Народ в шоке. Последовавшие массовые чистки среди военных, полиции, финансистов, ректоров и деканов тоже не внушают оптимизма. По улицам разгуливают люди, завернутые в турецкие флаги, машины бесконечно сигналят, из динамиков мечетей все еще бесконечно льются призывы, на площади Таксим люди ставят палатки и не хотят уходить, ведь их попросил Эрдоган. Сегодня коллега мужа поделился историей, произошедшей с его мамой: к ней вечером пришли трое полицейских и потребовали открыть дверь для обыска, пожилая женщина открыла, спустя четыре часа очнулась посреди зала, не помнит ничего, квартира обчищена. 

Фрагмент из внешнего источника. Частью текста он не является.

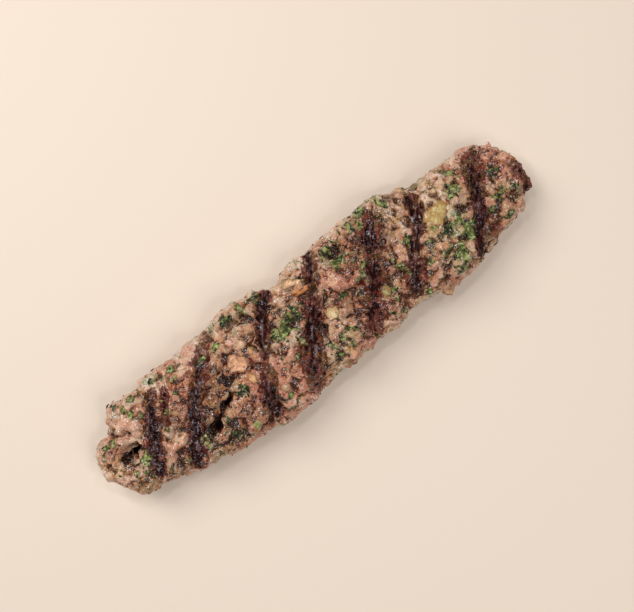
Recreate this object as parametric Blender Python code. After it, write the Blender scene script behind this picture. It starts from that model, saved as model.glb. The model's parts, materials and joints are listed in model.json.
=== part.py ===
"""A grilled kofta: one hand-pressed bar of minced meat, lying on its flat underside.

Metres, +Z up. X runs along the bar and Y across it. The origin is the middle of the bar's
bounding box, at the level of the surface that it lies on.
"""

import math

import bmesh
import bpy
import numpy as np
from mathutils import Vector, noise

MM = 0.001

# Driving sizes of the bar.
HEIGHT = 23.0 * MM
BASE_CUT = 0.9 * MM
SECTION_POWER = 2.6
END_POWER = 4.2
END_THINNING = 1.4
TIP_LEVEL = 9.0 * MM
SLAB_SIDE = 300.0 * MM

# The bar seen from above: its edge on the +Y side and on the -Y side, each from the lobed
# end at -X to the blunt end at +X, as (x, y) in millimetres.
TIP_X = (-104.6, 105.2)
TIP_Y = (-0.8, -3.0)
PLUS_Y_EDGE = (
    (-103.4, 3.6), (-100.0, 11.0), (-96.0, 14.4), (-90.6, 14.9), (-89.0, 18.6), (-86.4, 21.6),
    (-83.0, 22.6), (-76.0, 21.8), (-63.0, 23.2), (-54.0, 22.6), (-46.0, 25.0), (-37.0, 24.2),
    (-27.0, 25.9), (-16.0, 24.3), (-11.0, 24.2), (-8.0, 21.8), (-1.5, 20.6), (1.0, 23.0),
    (14.0, 24.4), (28.0, 25.7), (40.0, 25.9), (52.0, 24.2), (58.0, 22.0), (74.0, 20.6),
    (89.0, 19.6), (95.0, 16.6), (100.6, 13.6), (103.2, 5.6), (104.8, 0.6),
)
MINUS_Y_EDGE = (
    (-103.6, -3.0), (-101.0, -5.0), (-98.4, -9.6), (-95.0, -13.6), (-91.0, -15.2),
    (-84.0, -17.2), (-76.0, -19.6), (-66.0, -21.2), (-55.0, -23.8), (-44.0, -24.4),
    (-24.0, -25.4), (-8.0, -24.0), (6.0, -24.1), (18.0, -22.0), (30.0, -22.4), (38.0, -20.4),
    (50.0, -22.0), (62.0, -22.0), (74.0, -20.2), (86.0, -17.6), (94.0, -15.2), (99.0, -11.8),
    (103.4, -9.8), (104.8, -6.6),
)

# Lumps that the hand leaves: wavelength and height of each layer. They are lower underneath.
PRESSED_LUMPS = ((24.0 * MM, 1.3 * MM), (11.0 * MM, 0.9 * MM), (5.5 * MM, 0.5 * MM))
UNDERSIDE_LUMP_SHARE = 0.35

# Grooves that the grill bars press into the top: (x, y) of the -Y end and of the +Y end, mm.
GRILL_GROOVES = (
    ((-84.0, -12.0), (-64.0, 16.0)),
    ((-68.0, -18.0), (-41.0, 18.0)),
    ((-34.0, -21.0), (-8.5, 19.5)),
    ((-13.5, -20.0), (13.0, 21.0)),
    ((20.5, -16.5), (43.0, 18.0)),
    ((41.0, -16.0), (61.5, 18.0)),
    ((70.5, -19.0), (88.5, 13.0)),
)
GROOVE_DEPTH = 0.7 * MM
GROOVE_HALF_WIDTH = 2.8 * MM
GROOVE_WALL_POWER = 4.0

# Holes and cracks where the mince didn't close: centre x, y, half-length along X, half-width
# along Y, turn of the long axis in degrees, depth. All but the turn in millimetres.
PITS = (
    (-89.0, 1.8, 5.4, 2.3, 2.0, 8.0),
    (-91.5, -3.6, 5.0, 3.4, 10.0, 2.2),
    (-55.0, -9.5, 3.8, 2.0, 24.0, 5.0),
    (-45.5, -5.4, 4.2, 2.0, 12.0, 5.0),
    (-40.0, 3.0, 2.4, 3.4, 20.0, 3.0),
    (1.0, -4.2, 1.9, 1.9, 40.0, 2.6),
    (23.5, 16.5, 3.4, 2.6, 60.0, 2.6),
    (73.5, 0.8, 3.0, 2.0, 0.0, 2.4),
)
PIT_WALL_POWER = 1.4

# Mesh density: fine rings, from which Decimate keeps the faces that the shape needs.
STATIONS = 230
RING_POINTS = 88
END_CROWDING = 0.35
TIP_GAP = 0.25
KEPT_SHARE = 0.22

MEAT_COLOUR = (0.23, 0.115, 0.075, 1.0)
MEAT_ROUGHNESS = 0.55


def smooth_through(points, x):
    """Height at x of a curve that passes through the points without overshooting them."""
    px, py = (np.array(axis, float) for axis in zip(*points))
    slope = np.diff(py) / np.diff(px)
    tangent = np.concatenate([slope[:1], (slope[:-1] + slope[1:]) / 2, slope[-1:]])
    tangent[1:-1][slope[:-1] * slope[1:] <= 0] = 0
    limit = 3 * np.minimum(
        np.abs(np.concatenate([slope[:1], slope])), np.abs(np.concatenate([slope, slope[-1:]]))
    )
    tangent = np.clip(tangent, -limit, limit)
    i = int(np.clip(np.searchsorted(px, x) - 1, 0, len(slope) - 1))
    span = px[i + 1] - px[i]
    t = (x - px[i]) / span
    return float(
        (2 * t**3 - 3 * t**2 + 1) * py[i]
        + (t**3 - 2 * t**2 + t) * span * tangent[i]
        + (3 * t**2 - 2 * t**3) * py[i + 1]
        + (t**3 - t**2) * span * tangent[i + 1]
    )


def edge(points, x):
    """Y of one edge of the bar at x, both in metres, closing on the tips at both ends."""
    ends = [(TIP_X[0], TIP_Y[0]), *points, (TIP_X[1], TIP_Y[1])]
    return smooth_through(ends, x / MM) * MM


def end_taper(x):
    """1 over the middle of the bar, falling to 0 at its tips as a blunt round end does."""
    middle = (TIP_X[0] + TIP_X[1]) / 2 * MM
    half = (TIP_X[1] - TIP_X[0]) / 2 * MM
    share = min(abs(x - middle) / half, 1.0)
    return (1 - share**END_POWER) ** (1 / END_POWER)


def pressed_lumps(point):
    """How far the hand-pressed surface stands out at a point."""
    return sum(
        height * noise.noise(point / wavelength) for wavelength, height in PRESSED_LUMPS
    )


def groove_depth(x, y):
    """Depth of the nearest grill groove at a place on the top."""
    depth = 0.0
    for start, end in GRILL_GROOVES:
        a, b = Vector(start) * MM, Vector(end) * MM
        along = b - a
        t = min(max((Vector((x, y)) - a).dot(along) / along.length_squared, 0.0), 1.0)
        gap = (Vector((x, y)) - (a + along * t)).length / GROOVE_HALF_WIDTH
        depth = max(depth, GROOVE_DEPTH * math.exp(-(gap**GROOVE_WALL_POWER)))
    return depth


def pit_depth(x, y):
    """Depth of the holes and cracks at a place on the top."""
    depth = 0.0
    for pit_x, pit_y, half_length, half_width, turn, deepest in PITS:
        c, s = math.cos(math.radians(turn)), math.sin(math.radians(turn))
        dx, dy = x / MM - pit_x, y / MM - pit_y
        along, across = (dx * c + dy * s) / half_length, (dy * c - dx * s) / half_width
        depth = max(
            depth, deepest * MM * math.exp(-((along**2 + across**2) ** PIT_WALL_POWER))
        )
    return depth


def station_places():
    """X of each cross-section, crowded towards the tips where the outline turns.

    The first and the last keep a gap to the tip, as a share of the usual spacing.
    """
    low, high = TIP_X[0] * MM, TIP_X[1] * MM
    places = []
    for i in range(STATIONS):
        t = (i + TIP_GAP) / (STATIONS - 1 + 2 * TIP_GAP)
        eased = (1 - math.cos(math.pi * t)) / 2
        places.append(low + (high - low) * (t + END_CROWDING * (eased - t)))
    return places


def signed_power(value, power):
    return math.copysign(abs(value) ** power, value)


def cross_section(x):
    """Points of the cross-section at x, counterclockwise seen from +X."""
    plus, minus = edge(PLUS_Y_EDGE, x), edge(MINUS_Y_EDGE, x)
    middle, half_width = (plus + minus) / 2, (plus - minus) / 2
    taper = end_taper(x)
    full = HEIGHT + 2 * BASE_CUT
    half_height = full / 2 * taper**END_THINNING
    level = TIP_LEVEL + (full / 2 - BASE_CUT - TIP_LEVEL) * taper
    ring = []
    for i in range(RING_POINTS):
        angle = 2 * math.pi * i / RING_POINTS
        across = signed_power(math.cos(angle), 2 / SECTION_POWER)
        up = signed_power(math.sin(angle), 2 / SECTION_POWER)
        outward = Vector(
            (
                0.0,
                signed_power(across, SECTION_POWER - 1) / half_width,
                signed_power(up, SECTION_POWER - 1) / half_height,
            )
        ).normalized()
        point = Vector((x, middle + half_width * across, level + half_height * up))
        lump_share = 1 - (1 - UNDERSIDE_LUMP_SHARE) * max(-up, 0.0)
        point += outward * pressed_lumps(point) * taper * lump_share
        if up > 0:
            point.z -= (groove_depth(point.x, point.y) + pit_depth(point.x, point.y)) * up
        ring.append(point)
    return ring


def meat_material():
    material = bpy.data.materials.new("grilled_mince")
    material.use_nodes = True
    shader = material.node_tree.nodes["Principled BSDF"]
    shader.inputs["Base Color"].default_value = MEAT_COLOUR
    shader.inputs["Roughness"].default_value = MEAT_ROUGHNESS
    shader.inputs["Metallic"].default_value = 0.0
    return material


def surface_below():
    """What the bar lies on, as a slab whose top is at z = 0. It cuts the underside flat."""
    bpy.ops.mesh.primitive_cube_add(size=SLAB_SIDE, location=(0, 0, -SLAB_SIDE / 2))
    slab = bpy.context.object
    slab.name = "surface_below"
    slab.hide_render = True
    slab.display_type = "WIRE"
    return slab


def kofta():
    """The bar: its cross-sections joined by faces, closed at each tip and cut flat below."""
    shape = bmesh.new()
    rings = [[shape.verts.new(p) for p in cross_section(x)] for x in station_places()]
    for near, far in zip(rings[:-1], rings[1:]):
        for i in range(RING_POINTS):
            j = (i + 1) % RING_POINTS
            shape.faces.new((near[i], near[j], far[j], far[i]))
    for ring, tip_x, sense in ((rings[0], TIP_X[0], 1), (rings[-1], TIP_X[1], -1)):
        centre = sum((v.co for v in ring), Vector()) / RING_POINTS
        tip = shape.verts.new((tip_x * MM, centre.y, centre.z))
        for i in range(RING_POINTS):
            shape.faces.new((ring[i], tip, ring[(i + 1) % RING_POINTS])[::sense])
    bmesh.ops.recalc_face_normals(shape, faces=shape.faces)
    corners = np.array([v.co for v in shape.verts])
    middle = (corners.min(axis=0) + corners.max(axis=0)) / 2
    bmesh.ops.translate(shape, verts=shape.verts, vec=(-middle[0], -middle[1], 0.0))
    mesh = bpy.data.meshes.new("kofta")
    shape.to_mesh(mesh)
    shape.free()
    mesh.shade_smooth()
    mesh.materials.append(meat_material())
    bar = bpy.data.objects.new("kofta", mesh)
    bpy.context.scene.collection.objects.link(bar)
    bar.modifiers.new("keep_needed_faces", "DECIMATE").ratio = KEPT_SHARE
    flat = bar.modifiers.new("cut_flat_underneath", "BOOLEAN")
    flat.operation = "DIFFERENCE"
    flat.object = surface_below()
    return bar


def main():
    for old in list(bpy.data.objects):
        bpy.data.objects.remove(old)
    kofta()


main()
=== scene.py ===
import json
import math

import bmesh
import bpy
import numpy as np
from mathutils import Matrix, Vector, noise

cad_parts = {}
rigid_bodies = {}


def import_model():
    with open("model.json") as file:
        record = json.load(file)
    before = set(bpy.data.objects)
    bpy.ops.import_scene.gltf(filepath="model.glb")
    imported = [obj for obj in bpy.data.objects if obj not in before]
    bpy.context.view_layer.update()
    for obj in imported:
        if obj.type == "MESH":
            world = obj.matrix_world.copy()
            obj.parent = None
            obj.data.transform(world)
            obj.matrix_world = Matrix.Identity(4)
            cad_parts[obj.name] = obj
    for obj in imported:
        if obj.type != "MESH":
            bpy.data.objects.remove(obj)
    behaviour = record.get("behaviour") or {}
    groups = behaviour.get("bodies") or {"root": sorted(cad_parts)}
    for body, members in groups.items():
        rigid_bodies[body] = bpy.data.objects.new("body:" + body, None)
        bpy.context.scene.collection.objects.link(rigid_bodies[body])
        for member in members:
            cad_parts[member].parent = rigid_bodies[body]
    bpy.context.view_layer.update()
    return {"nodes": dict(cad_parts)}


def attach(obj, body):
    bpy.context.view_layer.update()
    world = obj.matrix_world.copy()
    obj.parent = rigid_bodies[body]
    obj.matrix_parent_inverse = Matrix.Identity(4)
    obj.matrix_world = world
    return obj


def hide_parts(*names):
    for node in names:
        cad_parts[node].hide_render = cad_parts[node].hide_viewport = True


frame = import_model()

MM = 0.001


# ---- Table top, lamp and camera ---------------------------------------------------------------
# A pale warm table top under one wide soft window of light, with a faint fill all round.
# The camera hangs straight above the kofta and is turned, so that the bar lies across the
# picture from lower left to upper right.

BAR_TURN = math.radians(37.16)          # of the bar's length above the picture's lower edge
CAMERA_RISE = 0.42                      # above the level of the bar's widest outline
GIRTH_LEVEL = 0.010
PICTURE_WIDTH = 0.2546                  # what the picture spans at that level
PICTURE_MIDDLE = (0.0050, 0.0040)
TABLE_HALF_SIDE, TABLE_DROP = 3.0, 0.0002
TABLE_COLOUR, TABLE_ROUGHNESS = (0.755, 0.625, 0.505, 1.0), 0.6


def put(name, data):
    """A new object of the scene."""
    made = bpy.data.objects.new(name, data)
    bpy.context.scene.collection.objects.link(made)
    return made


camera = put("camera", bpy.data.cameras.new("camera"))
bpy.context.scene.camera = camera
camera.data.sensor_width = 36.0
camera.data.lens = camera.data.sensor_width * CAMERA_RISE / PICTURE_WIDTH
camera.data.clip_start, camera.data.clip_end = 0.02, 20.0
camera.location = (*PICTURE_MIDDLE, GIRTH_LEVEL + CAMERA_RISE)
camera.rotation_euler = (0.0, 0.0, -BAR_TURN)

table = put("table_top", bpy.data.meshes.new("table_top"))
net = bmesh.new()
bmesh.ops.create_grid(net, x_segments=1, y_segments=1, size=TABLE_HALF_SIDE)
bmesh.ops.translate(net, verts=net.verts, vec=(0.0, 0.0, -TABLE_DROP))
net.to_mesh(table.data)
net.free()

plain = bpy.data.materials.new("table_top")
plain.use_nodes = True
shader = plain.node_tree.nodes["Principled BSDF"]
shader.inputs["Base Color"].default_value = TABLE_COLOUR
shader.inputs["Roughness"].default_value = TABLE_ROUGHNESS
table.data.materials.append(plain)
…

Люди стараются брать отпуска и уезжать на дачи или за границу, те, кто остаются в Стамбуле, передвигаются по маршруту дом — работа — дом, постоянно прикованы к новостям, стараются лишний раз не высовываться.

Есть тут такая должность «капыджы» — человек, который обеспечивает сервис в подъезде, с ним, по сути, видишься три раза в день. У знакомого капыджы случилась неприятная ситуация, он ночью (с 15 на 16 июля) пытался проехать через мост из Азии в Европу — и его машину, в которой он ехал с сыном, окружила толпа на мосту и начала бить и раскачивать. Но он надавил на газ и как-то проехал, машина вся помята, но он цел.

Не знаю, что будет. В Россию возвращаться одна я не планирую, а визу для мужа получать небыстрое дело — и она не дает ему права оставаться надолго, к тому же у него в Стамбуле работа и мама пенсионного возраста, ее тоже не оставишь.

Муж хорошо работает, он менеджер международных проектов в хорошей турецкой компании, но он психует, потому что не может контролировать ситуацию и не знает даже, сможет ли завтра прилететь к нам на дачу — или опять что-нибудь случится.